Single out the lines that include the word "corner". Copy them.

** begin Entries provided **

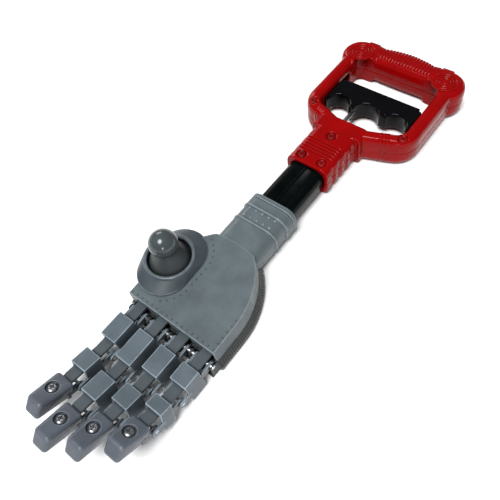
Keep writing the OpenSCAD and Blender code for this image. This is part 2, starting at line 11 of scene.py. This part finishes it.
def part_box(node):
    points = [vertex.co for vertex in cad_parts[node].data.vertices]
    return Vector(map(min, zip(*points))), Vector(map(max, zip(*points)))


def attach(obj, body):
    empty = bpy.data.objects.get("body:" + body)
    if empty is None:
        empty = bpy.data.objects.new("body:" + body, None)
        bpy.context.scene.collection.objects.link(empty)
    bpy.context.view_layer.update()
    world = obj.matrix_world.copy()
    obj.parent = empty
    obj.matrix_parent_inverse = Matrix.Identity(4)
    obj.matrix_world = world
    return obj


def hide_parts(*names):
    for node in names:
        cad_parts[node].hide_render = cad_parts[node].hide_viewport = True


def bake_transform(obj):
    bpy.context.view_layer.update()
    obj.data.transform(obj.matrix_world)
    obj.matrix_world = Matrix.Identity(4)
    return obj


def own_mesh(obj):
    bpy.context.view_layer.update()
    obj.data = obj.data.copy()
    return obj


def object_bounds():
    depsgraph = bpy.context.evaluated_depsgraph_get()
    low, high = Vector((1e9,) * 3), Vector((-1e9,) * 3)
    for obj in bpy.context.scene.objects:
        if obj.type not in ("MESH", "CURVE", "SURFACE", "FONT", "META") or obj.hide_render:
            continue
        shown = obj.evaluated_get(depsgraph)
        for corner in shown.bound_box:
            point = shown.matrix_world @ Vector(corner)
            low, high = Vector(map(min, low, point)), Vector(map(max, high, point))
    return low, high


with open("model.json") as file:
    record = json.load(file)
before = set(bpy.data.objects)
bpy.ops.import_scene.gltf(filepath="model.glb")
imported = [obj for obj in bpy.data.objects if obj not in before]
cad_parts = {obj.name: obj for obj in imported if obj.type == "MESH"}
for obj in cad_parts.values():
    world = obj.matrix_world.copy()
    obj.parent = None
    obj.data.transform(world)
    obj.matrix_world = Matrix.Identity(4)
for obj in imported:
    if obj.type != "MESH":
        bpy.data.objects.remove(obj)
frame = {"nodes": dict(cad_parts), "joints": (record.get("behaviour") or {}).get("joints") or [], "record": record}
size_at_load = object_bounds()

MM = 0.001
FINGERS = ("index", "long", "ring", "little")
record = frame["record"]
SLOTS = {s["node"]: s["material_slot"] for s in record["subparts"]}
BODY = {n: b for b, nodes in record["behaviour"]["bodies"].items() for n in nodes}
PIVOT = {j["name"]: Vector(j["pos_m"]) for j in frame["joints"] if "pos_m" in j}


# ---------- materials ----------
class Shader:
    """A Principled material whose colour, roughness and relief come from noise in the part's own frame."""

    def __init__(self, name):
        self.material = bpy.data.materials.new(name)
        self.material.use_nodes = True
        self.tree = self.material.node_tree
        self.tree.nodes.clear()
        out = self.add("ShaderNodeOutputMaterial")
        self.bsdf = self.add("ShaderNodeBsdfPrincipled")
        self.join(self.bsdf.outputs["BSDF"], out.inputs["Surface"])
        self.place = self.add("ShaderNodeTexCoord").outputs["Object"]

    def add(self, kind):
        return self.tree.nodes.new(kind)

    def join(self, source, target):
        self.tree.links.new(source, target)

    def set(self, **amounts):
        """Sets plain inputs of the surface; a space in an input's name is written as an underscore."""
        for key, amount in amounts.items():
            self.bsdf.inputs[key.replace("_", " ")].default_value = amount

    def noise(self, scale, detail, stretch=(1, 1, 1), spin=0.0):
        mapping = self.add("ShaderNodeMapping")
        mapping.inputs["Scale"].default_value = stretch
        mapping.inputs["Rotation"].default_value = (0, 0, spin)
        self.join(self.place, mapping.inputs["Vector"])
        texture = self.add("ShaderNodeTexNoise")
        texture.inputs["Scale"].default_value = scale
        texture.inputs["Detail"].default_value = detail
        self.join(mapping.outputs["Vector"], texture.inputs["Vector"])
        return texture.outputs["Fac"]

    def remap(self, value, low, high, to_low, to_high):
        node = self.add("ShaderNodeMapRange")
        for key, amount in (("From Min", low), ("From Max", high), ("To Min", to_low), ("To Max", to_high)):
            node.inputs[key].default_value = amount
        self.join(value, node.inputs["Value"])
        return node.outputs["Result"]

    def mix(self, factor, first, second):
        """Blends two colours, each a socket or a plain colour."""
        node = self.add("ShaderNodeMix")
        node.data_type = "RGBA"
        for key, kind, value in (("Factor", "VALUE", factor), ("A", "RGBA", first), ("B", "RGBA", second)):
            socket = next(s for s in node.inputs if s.name == key and s.type == kind)
            if isinstance(value, bpy.types.NodeSocket):
                self.join(value, socket)
            else:
                socket.default_value = value
        return next(s for s in node.outputs if s.type == "RGBA")

    def product(self, first, second):
        node = self.add("ShaderNodeMath")
        node.operation = "MULTIPLY"
        self.join(first, node.inputs[0])
        self.join(second, node.inputs[1])
        return node.outputs[0]

    def bump(self, height, distance, strength=1.0, normal=None):
        node = self.add("ShaderNodeBump")
        node.inputs["Strength"].default_value = strength
        node.inputs["Distance"].default_value = distance
        self.join(height, node.inputs["Height"])
        if normal:
            self.join(normal, node.inputs["Normal"])
        return node.outputs["Normal"]


GRAIN_DEPTH = 0.02 * MM
SCRATCH_DEPTH = 0.03 * MM
SCRATCH_TURNS = (0.6, 1.5, -0.5)
SCRATCH_STRETCH = (0.12, 5.0, 0.12)
# How far the painted shade in crevices reaches.
PAINTED_SHADE_REACH = 7 * MM
DRAW_LINE_DEPTH = 0.01 * MM


def moulded_plastic(name, colour, roughness, coat=0.0, variation=0.12, scratches=0.0, shine=0.4,
                    wear_and_highlight=1.0, painted_shade_depth=0.6):
    """Moulded plastic: cloudy colour and sheen, fine grain, rims lightened partly as wear and partly as painted
    highlight, painted shade in hollows and crevices, scratches if asked.
    """
    shader = Shader(name)
    dark = tuple(c * (1 - variation) for c in colour) + (1,)
    light = tuple(min(1, c * (1 + variation)) for c in colour) + (1,)
    # Colour of the lightened rims: partly wear, partly a painted highlight.
    worn_and_highlit = tuple(min(1, c * (1 + 1.1 * wear_and_highlight) + 0.03 * wear_and_highlight) for c in colour) + (1,)
    # Colour of the painted shade in hollows and crevices.
    painted_shade = tuple(c * (1 - painted_shade_depth) for c in colour) + (1,)

    bend = shader.add("ShaderNodeAttribute")
    bend.attribute_name = "bend"
    convex = shader.remap(bend.outputs["Fac"], 0.25, 1.0, 0, 0.9)
    hollow = shader.remap(bend.outputs["Fac"], -0.2, -1.0, 0, 0.8)
    occlusion_shade = shader.add("ShaderNodeAmbientOcclusion")
    occlusion_shade.samples = 4
    occlusion_shade.inputs["Distance"].default_value = PAINTED_SHADE_REACH

    base = shader.mix(shader.remap(shader.noise(70, 4), 0.35, 0.65, 0, 1), dark, light)
    patchy = shader.remap(shader.noise(260, 5), 0.3, 0.55, 0.45, 1)
    # Convex rims lightened, partly as wear and partly as a painted highlight.
    base = shader.mix(shader.product(convex, patchy), base, worn_and_highlit)
    # Hollows darkened: painted shade.
    base = shader.mix(hollow, base, painted_shade)
    # Darker where ambient occlusion finds other surfaces close by, the floor too: painted shade.
    base = shader.mix(shader.remap(occlusion_shade.outputs["AO"], 0.15, 0.75, 1, 0), base, painted_shade)
    shader.join(base, shader.bsdf.inputs["Base Color"])

    sheen = shader.remap(shader.noise(150, 6), 0.3, 0.7, roughness * 0.8, roughness * 1.25)
    shader.join(sheen, shader.bsdf.inputs["Roughness"])
    shader.set(Specular_IOR_Level=shine, Coat_Weight=coat, Coat_Roughness=0.12)

    normal = shader.bump(shader.noise(1500, 3), GRAIN_DEPTH, 0.6)
    if scratches:
        for turn in SCRATCH_TURNS:
            line = shader.remap(shader.noise(60, 2, SCRATCH_STRETCH, turn), 0.60, 0.62, 0, 1)
            normal = shader.bump(line, SCRATCH_DEPTH, scratches, normal)
    shader.join(normal, shader.bsdf.inputs["Normal"])
    return shader.material


def drawn_steel(name, colour, roughness, along=(1, 1, 1)):
    """Bright steel with draw lines and small dull spots."""
    shader = Shader(name)
    shader.set(Metallic=1.0)
    streak = shader.noise(400, 5, along)
    dull = tuple(c * 0.6 for c in colour) + (1,)
    base = shader.mix(shader.remap(streak, 0.3, 0.6, 0, 1), dull, colour + (1,))
    shader.join(base, shader.bsdf.inputs["Base Color"])
    sheen = shader.remap(streak, 0, 1, roughness * 0.6, roughness * 1.5)
    shader.join(sheen, shader.bsdf.inputs["Roughness"])
    shader.join(shader.bump(streak, DRAW_LINE_DEPTH), shader.bsdf.inputs["Normal"])
    return shader.material


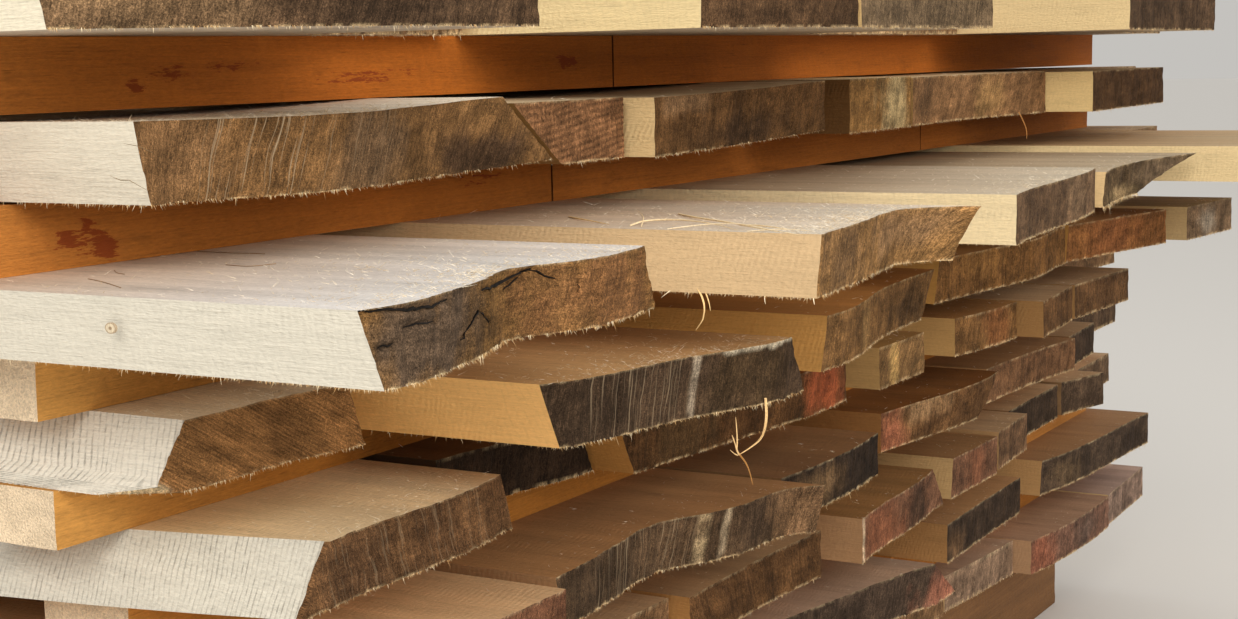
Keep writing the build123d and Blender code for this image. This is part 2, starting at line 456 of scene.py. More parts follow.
def grain_noise(tree, coords, spacing, detail=2.0, roughness=0.5):
    """Noise from 0 to 1 with a bump to each spacing, given in mm along each axis."""
    scaled = add_node(tree, "VectorMath", (coords, spacing), operation="DIVIDE")
    texture = {"Vector": scaled, "Scale": 1.0, "Detail": detail, "Roughness": roughness}
    return add_node(tree, "TexNoise", texture)


def wave(tree, distance, pitch):
    """A wave from -1 to 1 along a distance, one to each pitch."""
    turns = add_node(tree, "Math", (distance, 2 * math.pi / pitch), operation="MULTIPLY")
    return add_node(tree, "Math", (turns,), operation="SINE")


def growth_rings(tree, coords, spacing):
    """Year rings about the tree's heart as a wave from -1 to 1, spaced in mm."""
    wobble = add_node(tree, "MapRange", (grain_noise(tree, coords, (400, 30, 30)), 0, 1, -9, 9))
    flat = add_node(tree, "VectorMath", (coords, (0.004, 1, 1)), operation="MULTIPLY")
    radius = add_node(tree, "VectorMath", (flat,), "Value", operation="LENGTH")
    return wave(tree, add_node(tree, "Math", (radius, wobble), operation="ADD"), spacing)


def layered(tree, operation, patterns):
    """Patterns added or multiplied, each first stretched from its range to its effect."""
    total = {"ADD": 0.0, "MULTIPLY": 1.0}[operation]
    for pattern in patterns:
        total = add_node(tree, "Math", (total, add_node(tree, "MapRange", pattern)), operation=operation)
    return total


def start_material(name, roughness, specular):
    """A new material's node tree and its shader, with the numbers that hold all over."""
    material = bpy.data.materials.new(name)
    material.use_nodes = True
    tree = material.node_tree
    shader = tree.nodes["Principled BSDF"]
    shader.inputs["Roughness"].default_value = roughness
    shader.inputs["IOR"].default_value = 1.5
    shader.inputs["Specular IOR Level"].default_value = specular
    return material, tree, shader


def finish_wood(tree, shader, shade, relief, depth, stain=None):
    """Link the wood's own tone times the shade, and the relief as bump, its depth in mm.

    A stain is how much of another colour shows, and that colour.
    """
    tone = add_node(tree, "Attribute", (), "Color", attribute_name="tone")
    colour = add_node(tree, "VectorMath", {0: tone, "Scale": shade}, operation="SCALE")
    if stain:
        share, other = stain
        colour = add_node(tree, "Mix", {0: share, 6: colour, 7: (*linear(other), 1)}, 2, data_type="RGBA")
    tree.links.new(colour, shader.inputs["Base Color"])
    bump = add_node(tree, "Bump", {"Strength": 1.0, "Distance": depth * MM, "Height": relief})
    tree.links.new(bump, shader.inputs["Normal"])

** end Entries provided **

Response to the exercise:
        for corner in shown.bound_box:
            point = shown.matrix_world @ Vector(corner)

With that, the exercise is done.